A critic of Belarusian President Alyaksandr Lukashenka who last month fled the country along with his children after his and others’ candidacies were rejected for next week’s presidential election has reportedly left Russia for neighboring Ukraine.
A spokesman for Valer Tsapkala said on August 2 that the 55-year-old politician and founder of a prominent high-tech park in Minsk — who was seen by some as a serious challenger to the 26-year incumbent Lukashenka — was on his way from Moscow to Kyiv.
The spokesman, Alyaksey Urban, did not provide details or say why Tsapkala, who fled amid rumors of his imminent arrest, preferred the Ukrainian capital to Russia.
The announcement comes seven days before Belarus’s August 9 vote, which has already been marred by dubious disqualifications and an unprecedented scale of detentions and other persecution against a backdrop of a pandemic and pro-democracy protest.
Add to that a fresh accusation by Lukashenka that Russian mercenaries were detained while purportedly trying to destabilize Belarus ahead of the election, and it shapes up as one of the most alarmingly volatile elections of Lukashenka’s authoritarian tenure.
More than 1,100 people have been arrested since campaigning began, including politicians, organizers, and journalists.
Human rights groups and other critics have accused Belarusian authorities of fostering an atmosphere of “fear and intimidation” ahead of the vote, including by banning independent observers from polling stations and threatening to deploy troops to put down any protests.
Officials have barred aspiring candidates like Tsapkala and popular vlogger Syarhey Tsikhanouski, whose wife, Svyatlana Tsikhanouskaya, entered the race after her husband was jailed following his announcement that he would also seek the presidency.
Many Belarusians have turned out to rally in support of Tsikhanouskaya amid mounting public opposition to Lukashenka’s sixth term in office, with the biggest of the demonstrations attracting tens of thousands of people to Minsk’s Park of Peoples Friendship on July 30.
The Central Election Commission dismissed Tsapkala’s application on July 14 after apparently rejecting around half of the 160,000 signatures that accompanied his application to run.
Tsapkala appeared on Russian TV 10 days later to say he’d fled out of concern for his safety after prosecutors visited his children’s school and “reliable sources” told him he was going to be arrested.
Tsapkala’s wife, Veranika, is reportedly still in Belarus.
Veranika Tsapkala, along with Maryya Kalesnikava, a coordinator of the campaign of another excluded presidential aspirant, former Belgazprombank head Viktar Babaryka, joined forces to support Tsikhanouskaya, who unlike Tsapkala and Babaryka was registered as a presidential candidate.

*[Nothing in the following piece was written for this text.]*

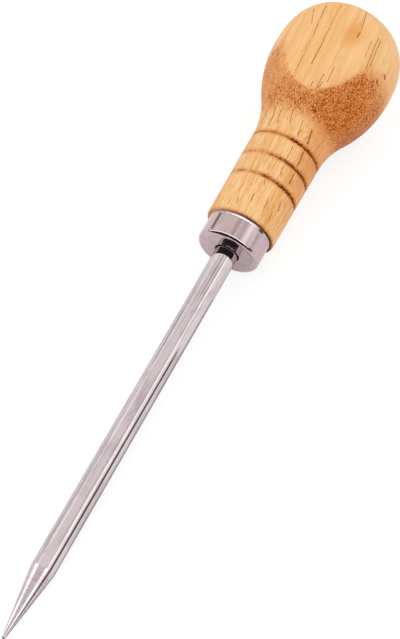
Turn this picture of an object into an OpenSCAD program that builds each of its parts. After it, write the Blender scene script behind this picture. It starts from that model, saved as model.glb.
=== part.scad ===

Tsikhanouskaya reportedly sent her two children to an EU member state out of concern for their safety after receiving threats ahead of election.
Late last month, Tsapkala’s sister-in-law reported being detained briefly for questioning in connection with accusations against Tsapkala by an obcure Turkish businessman that emerged after Tsapkala’s attempt to get on the ballot.
None of Lukashenka’s five electoral victories has ever been regarded as free or democratic by Western standards, and the 65-year-old former Soviet cooperative-farm director routinely jails political opponents, shuts dissent out of state-dominated media, and uses the state apparatus to keep close tabs on and punish perceived rivals or dissenters.
Belarusian authorities have tried to link Tsikhanouski and other jailed opposition politicians with a probe launched against 33 contractors from the private Russian military company Vagner who were detained and accused of trying to somehow affect the election.
The Ukrainian Prosecutor-General’s Office said on July 31 that Kyiv would ask Belarus to hand over 28 of the Vagner detainees on charges of fighting alongside Russia-backed separatists in eastern Ukraine. It said nine Ukrainian citizens are among the 28, although Moscow disputed that status.
Lukashenka said after a meeting with senior intelligence and investigative officials late on August 1 that while the Russians “are certainly guilty…these are soldiers. They were ordered [and] they went. We need to deal with those who ordered, who sent them here.”
Moscow, which has been frustrated at an inability to implement a joint union agreement signed decades ago with Minsk, has dismissed any suggestion of interference in the election.